▶ **TASK OBJECTIVE**
Both end lines count: copy exactly from the line that contains "for number, rivet_turn" to the line that contains "bpy.data.objects.remove(obj)", and only those lines.

──────── INFORMATION PROVIDED

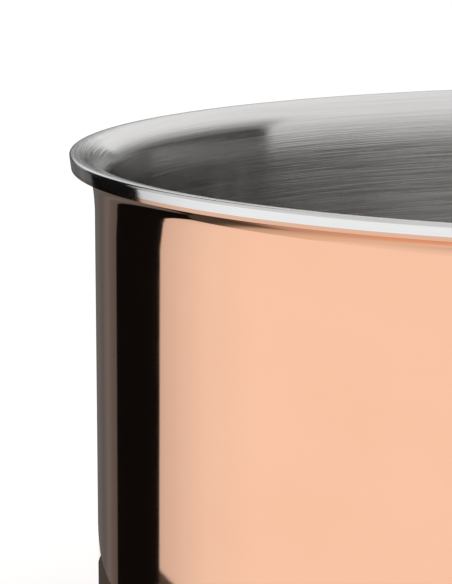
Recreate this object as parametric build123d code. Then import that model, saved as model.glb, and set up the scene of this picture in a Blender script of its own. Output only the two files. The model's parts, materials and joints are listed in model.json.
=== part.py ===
from build123d import *
import math
import os

# A copper jam pan: a straight-walled bowl pressed from a bonded copper, aluminium and stainless
# sheet, whose flared lip shows the three layers at its cut edge, with two riveted cast loop handles.
# The base rests on Z = 0 with its centre at the origin, and the handles stand out along +X and -X.

# Driving sizes of the bowl, in millimetres and degrees
bowl_radius = 132.0
pan_height = 125.0
base_corner_radius = 18.0

# The bonded sheet, from the outside in
copper_thickness = 0.8
core_thickness = 1.7
lining_thickness = 0.7

# The flared lip: the wall first leans out over a gentle arc, then bends over level and ends in a flat
lean_radius = 58.0
lean_angle = 6.0
lip_bend_radius = 3.8
lip_flat = 0.75
lip_edge_lean = 0.5
lip_edge_crown = 0.3
lip_edge_round = 0.45

# Cast foot pads, two to a handle
foot_spacing = 76.0
foot_drop = 41.0
pad_width = 44.0
pad_height = 24.0
pad_thickness = 4.0
pad_edge_round = 1.2

# The loop between them
handle_reach = 50.0
handle_tilt = 17.0
arm_splay = 7.0
arm_root_width = 13.0
arm_root_height = 15.0
arm_width = 10.5
arm_height = 12.0
grip_depth = 17.0
grip_thickness = 11.5
grip_corner_radius = 17.0
grip_bow_angle = 10.0
root_fillet = 1.5

# Rivets, two to each foot
rivet_pitch = 27.0
rivet_radius = 3.0
rivet_hole_clearance = 0.05
inner_head_radius = 7.0
inner_head_height = 2.0
inner_head_edge = 0.9
outer_head_radius = 4.2
outer_head_height = 1.7
outer_head_edge = 0.4
head_crown_share = 0.75
head_middle_share = 0.5

# Cutting solids run past what they cut by this much
overrun = 5.0

# Sizes of the sheet and the lip that follow from those above
sheet_thickness = copper_thickness + core_thickness + lining_thickness
wall_radius = bowl_radius + sheet_thickness
lean_spread = lean_radius * (1 - math.cos(math.radians(lean_angle)))
lean_rise = lean_radius * math.sin(math.radians(lean_angle))
bend_spread = lip_bend_radius * math.cos(math.radians(lean_angle))
bend_rise = lip_bend_radius * (1 - math.sin(math.radians(lean_angle)))
lip_underside = pan_height - sheet_thickness
lean_start = lip_underside - bend_rise - lean_rise
edge_foot_radius = wall_radius + lean_spread + bend_spread + lip_flat
rim_radius = edge_foot_radius + lip_edge_lean

# Places of the feet and rivets that follow
foot_height = pan_height - foot_drop
pad_face_radius = wall_radius + pad_thickness
foot_azimuth = math.degrees(math.asin(foot_spacing / 2 / wall_radius))
rivet_azimuth = math.degrees(math.asin(rivet_pitch / 2 / pad_face_radius))
foot_azimuths = [-foot_azimuth, foot_azimuth]
rivet_azimuths = [foot + side * rivet_azimuth for foot in foot_azimuths for side in (-1, 1)]
handle_azimuths = {"right": 0, "left": 180}


def turned(shape, azimuth):
    """The shape turned about the pan's axis, from +X."""
    return Rot(0, 0, azimuth) * shape


def drum(radius):
    """A solid drum round the pan's axis, as tall as the pan."""
    return Pos(0, 0, pan_height / 2) * Cylinder(radius, pan_height)


def radial_rod(radius, start, end):
    """A rod along +X at the feet's height, between two distances from the pan's axis."""
    return Pos(start, 0, foot_height) * extrude(Plane.YZ * Circle(radius), end - start)


def rivet_holes():
    """Every rivet hole, as rods to cut from the bowl's layers and from the handles."""
    hole_radius = rivet_radius + rivet_hole_clearance
    rod = radial_rod(hole_radius, bowl_radius - overrun, pad_face_radius + overrun)
    return [
        turned(rod, handle + rivet)
        for handle in handle_azimuths.values()
        for rivet in rivet_azimuths
    ]


def sheet_line(depth):
    """Line through the sheet, this deep from its outside, from the base's centre to past the lip."""
    corner_radius = base_corner_radius - depth
    wall_x = wall_radius - depth
    floor = Line((0, depth), (wall_x - corner_radius, depth))
    corner = JernArc(floor @ 1, floor % 1, corner_radius, 90)
    wall = Line(corner @ 1, (wall_x, lean_start))
    lean = JernArc(wall @ 1, wall % 1, lean_radius + depth, -lean_angle)
    bend = JernArc(lean @ 1, lean % 1, lip_bend_radius + depth, lean_angle - 90)
    lip_start = bend @ 1
    lip = Line(lip_start, lip_start + Vector(lip_flat + lip_edge_lean + overrun, 0))
    return [floor, corner, wall, lean, bend, lip]


def inboard_of_edge():
    """All that lies inboard of the lip's cut edge, which leans out, is crowned and is rounded on top."""
    foot = Vector(edge_foot_radius, lip_underside)
    top = Vector(rim_radius, pan_height)
    crown = (foot + top) / 2 + Vector(lip_edge_crown, 0)
    lower_side = Polyline((0, -overrun), (edge_foot_radius, -overrun), foot)
    upper_side = Polyline(top, (0, pan_height), (0, -overrun))
    face = make_face([lower_side, ThreePointArc(foot, crown, top), upper_side])
    rim_corner = face.vertices().sort_by(Axis.X)[-1]
    return fillet(rim_corner, lip_edge_round)


def sheet_layer(outer_depth, inner_depth):
    """One layer of the bonded sheet, turned round the pan's axis and pierced for the rivets."""
    outer_line = sheet_line(outer_depth)
    inner_line = sheet_line(inner_depth)
    lip_end = Line(outer_line[-1] @ 1, inner_line[-1] @ 1)
    axis_end = Line(inner_line[0] @ 0, outer_line[0] @ 0)
    section = make_face(outer_line + [lip_end] + inner_line + [axis_end]) & inboard_of_edge()
    return revolve(Plane.XZ * section, Axis.Z) - rivet_holes()


def dome(seat, radius, height, edge_height):
    """A low dome round the X axis that stands out from the seat, with its flat back on the seat."""
    tip = seat + height
    rim = seat + edge_height
    crown = rim + (height - edge_height) * head_crown_share
    arc = ThreePointArc((tip, 0), (crown, radius * head_middle_share), (rim, radius))
    back = Polyline((rim, radius), (seat, radius), (seat, 0), (tip, 0))
    return revolve(make_face([arc, back]), Axis.X)


def rivet():
    """One rivet along +X: a low lens head in the bowl, a shank, and a domed tail on the pad."""
    head = dome(-bowl_radius, inner_head_radius, inner_head_height, inner_head_edge)
    head = Pos(0, 0, foot_height) * mirror(head, Plane.YZ)
    tail_seat = pad_face_radius - outer_head_edge
    tail_height = outer_head_height + outer_head_edge
    tail = dome(tail_seat, outer_head_radius, tail_height, 2 * outer_head_edge)
    tail = Pos(0, 0, foot_height) * tail
    shank = radial_rod(rivet_radius, bowl_radius - inner_head_edge, pad_face_radius)
    return (head & drum(bowl_radius)) + shank + (tail - drum(pad_face_radius))


def foot_pad():
    """A cast foot centred on +X: a long rounded plate that follows the wall, with softened edges."""
    outline = Plane.YZ * SlotOverall(pad_width, pad_height)
    blank = Pos(0, 0, foot_height) * extrude(outline, pad_face_radius + overrun)
    pad = blank & (drum(pad_face_radius) - drum(wall_radius))
    face = pad.faces().sort_by(Axis.X)[-1]
    return fillet(face.edges(), pad_edge_round)


def loop_path():
    """Centre line of the loop in its own plane: splayed arm, corner, bowed grip, corner, arm."""
    half_spacing = foot_spacing / 2
    splay = Vector(1, 0).rotate(Axis.Z, -arm_splay)
    corner_angle = 90 + arm_splay - grip_bow_angle
    arm_length = (handle_reach - grip_corner_radius) / splay.X
    arm = Line((0, -half_spacing), Vector(0, -half_spacing) + splay * arm_length)
    corner = JernArc(arm @ 1, arm % 1, grip_corner_radius, corner_angle)
    grip_radius = -(corner @ 1).Y / math.sin(math.radians(grip_bow_angle))
    grip = JernArc(corner @ 1, corner % 1, grip_radius, 2 * grip_bow_angle)
    far_corner = JernArc(grip @ 1, grip % 1, grip_corner_radius, corner_angle)
    far_arm = Line(far_corner @ 1, (0, half_spacing))
    return Wire([arm, corner, grip, far_corner, far_arm])


def loop_sections(path):
    """Ovals square to the path, at shares of its length: tall at the feet, broad and flat at the grip."""
    half_loop_shares = [0.0, 0.06, 0.13, 0.22, 0.34, 0.5]
    root_middle_height = (arm_root_height + 2 * arm_height) / 3
    root_middle_width = (arm_root_width + 2 * arm_width) / 3
    shoulder_width = (arm_width + grip_depth) / 2
    heights = [arm_root_height, root_middle_height, arm_height, arm_height, grip_thickness, grip_thickness]
    widths = [arm_root_width, root_middle_width, arm_width, shoulder_width, grip_depth, grip_depth]
    ovals = list(zip(half_loop_shares, heights, widths))
    ovals += [(1 - share, height, width) for share, height, width in reversed(ovals[:-1])]
    sections = []
    for share, height, width in ovals:
        place = Plane(origin=path @ share, x_dir=(0, 0, 1), z_dir=path % share)
        sections.append((place * Ellipse(height / 2, width / 2)).face())
    return sections


def loop_handle():
    """The cast handle on +X: a loop of changing oval section that grows out of two foot pads."""
    path = loop_path()
    loop = sweep(sections=loop_sections(path), path=path, multisection=True)
    root_x = math.sqrt(wall_radius**2 - (foot_spacing / 2 + arm_root_width / 2) ** 2)
    loop = Pos(root_x, 0, foot_height) * Rot(0, -handle_tilt, 0) * loop
    loop = loop - drum(wall_radius)
    pads = [turned(foot_pad(), foot) for foot in foot_azimuths]
    handle = loop + pads
    handle = fillet(new_edges(loop, *pads, combined=handle), root_fillet)
    return handle - rivet_holes()


def write_part(name, shape):
    """Writes one sub-part and prints its volume."""
    export_step(shape, os.path.join("parts", f"{name}.step"))
    print(name, round(shape.volume))


os.makedirs("parts", exist_ok=True)
core_depth = copper_thickness
lining_depth = copper_thickness + core_thickness
write_part("copper_outer_shell", sheet_layer(0, core_depth))
write_part("aluminium_core", sheet_layer(core_depth, lining_depth))
write_part("stainless_lining", sheet_layer(lining_depth, sheet_thickness))
for side, azimuth in handle_azimuths.items():
    write_part(f"{side}_handle", turned(loop_handle(), azimuth))
    for number, rivet_turn in enumerate(rivet_azimuths, start=1):
        write_part(f"{side}_handle_rivet_{number}", turned(rivet(), azimuth + rivet_turn))
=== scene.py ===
# %% [markdown]
# This lesson dresses a copper jam pan. Its wall is one bonded sheet: polished copper outside, a thick
# aluminium core, and a brushed stainless lining. The sheet could be drawn as one thick shell with
# painted bands, but the flared lip shows all three layers at its cut edge. So each layer is spun as
# its own closed piece, and the handles and rivets keep their exact solids and get new finishes.

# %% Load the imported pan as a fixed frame
import json
import math

import bpy
from mathutils import Matrix, Vector

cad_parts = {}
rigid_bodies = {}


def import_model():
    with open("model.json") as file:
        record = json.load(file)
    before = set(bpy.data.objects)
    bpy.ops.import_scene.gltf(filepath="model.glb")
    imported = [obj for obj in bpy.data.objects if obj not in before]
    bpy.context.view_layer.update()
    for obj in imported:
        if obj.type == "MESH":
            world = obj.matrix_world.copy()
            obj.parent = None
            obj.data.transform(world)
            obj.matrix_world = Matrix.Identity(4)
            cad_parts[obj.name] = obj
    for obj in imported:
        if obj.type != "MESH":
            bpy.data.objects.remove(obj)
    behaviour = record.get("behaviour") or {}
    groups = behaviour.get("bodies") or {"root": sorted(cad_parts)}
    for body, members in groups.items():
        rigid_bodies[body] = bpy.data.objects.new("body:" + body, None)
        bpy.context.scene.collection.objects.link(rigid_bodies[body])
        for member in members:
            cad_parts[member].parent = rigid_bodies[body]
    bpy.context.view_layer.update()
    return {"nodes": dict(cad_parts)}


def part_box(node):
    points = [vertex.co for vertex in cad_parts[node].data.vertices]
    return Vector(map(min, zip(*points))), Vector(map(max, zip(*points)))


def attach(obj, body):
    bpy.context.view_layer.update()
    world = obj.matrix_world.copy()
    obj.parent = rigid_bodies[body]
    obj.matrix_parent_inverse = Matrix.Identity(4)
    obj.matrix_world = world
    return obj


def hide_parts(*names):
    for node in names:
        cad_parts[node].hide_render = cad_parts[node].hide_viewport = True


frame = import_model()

print("nodes of the pan:", sorted(frame["nodes"]))

# %% [markdown]
# The pan's height and the thickness of two layers can be read from the frame, because the layers'
# undersides lie one above the other at the base. The bends can't be read from a box. They could be
# measured on the meshes, but they are the real pan's own sizes, so they are named here, in metres.
# The lip leans a hair more than the solids' does, because the reflections in the photograph ask for it.

# %% Read the pan's sizes
core_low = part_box("aluminium_core")[0]
lining_low, lining_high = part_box("stainless_lining")
pan_height = lining_high.z
copper_thickness = core_low.z
core_thickness = lining_low.z - core_low.z
lining_thickness = 0.0007
lining_depth = copper_thickness + core_thickness
sheet_thickness = lining_depth + lining_thickness
bowl_radius = 0.132
wall_radius = bowl_radius + sheet_thickness
base_corner_radius = 0.018
lean_radius = 0.042
lean_angle = math.radians(9)
lip_bend_radius = 0.0038
lip_flat = 0.000577
lip_edge_lean = 0.0004
lip_edge_crown = 0.00001
lip_edge_round = 0.00045
print("sheet", round(sheet_thickness * 1000, 2), "mm thick, pan", round(pan_height * 1000, 1), "mm high")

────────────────

▶ **ANSWER BELOW**
    for number, rivet_turn in enumerate(rivet_azimuths, start=1):
        write_part(f"{side}_handle_rivet_{number}", turned(rivet(), azimuth + rivet_turn))
=== scene.py ===
# %% [markdown]
# This lesson dresses a copper jam pan. Its wall is one bonded sheet: polished copper outside, a thick
# aluminium core, and a brushed stainless lining. The sheet could be drawn as one thick shell with
# painted bands, but the flared lip shows all three layers at its cut edge. So each layer is spun as
# its own closed piece, and the handles and rivets keep their exact solids and get new finishes.

# %% Load the imported pan as a fixed frame
import json
import math

import bpy
from mathutils import Matrix, Vector

cad_parts = {}
rigid_bodies = {}


def import_model():
    with open("model.json") as file:
        record = json.load(file)
    before = set(bpy.data.objects)
    bpy.ops.import_scene.gltf(filepath="model.glb")
    imported = [obj for obj in bpy.data.objects if obj not in before]
    bpy.context.view_layer.update()
    for obj in imported:
        if obj.type == "MESH":
            world = obj.matrix_world.copy()
            obj.parent = None
            obj.data.transform(world)
            obj.matrix_world = Matrix.Identity(4)
            cad_parts[obj.name] = obj
    for obj in imported:
        if obj.type != "MESH":
            bpy.data.objects.remove(obj)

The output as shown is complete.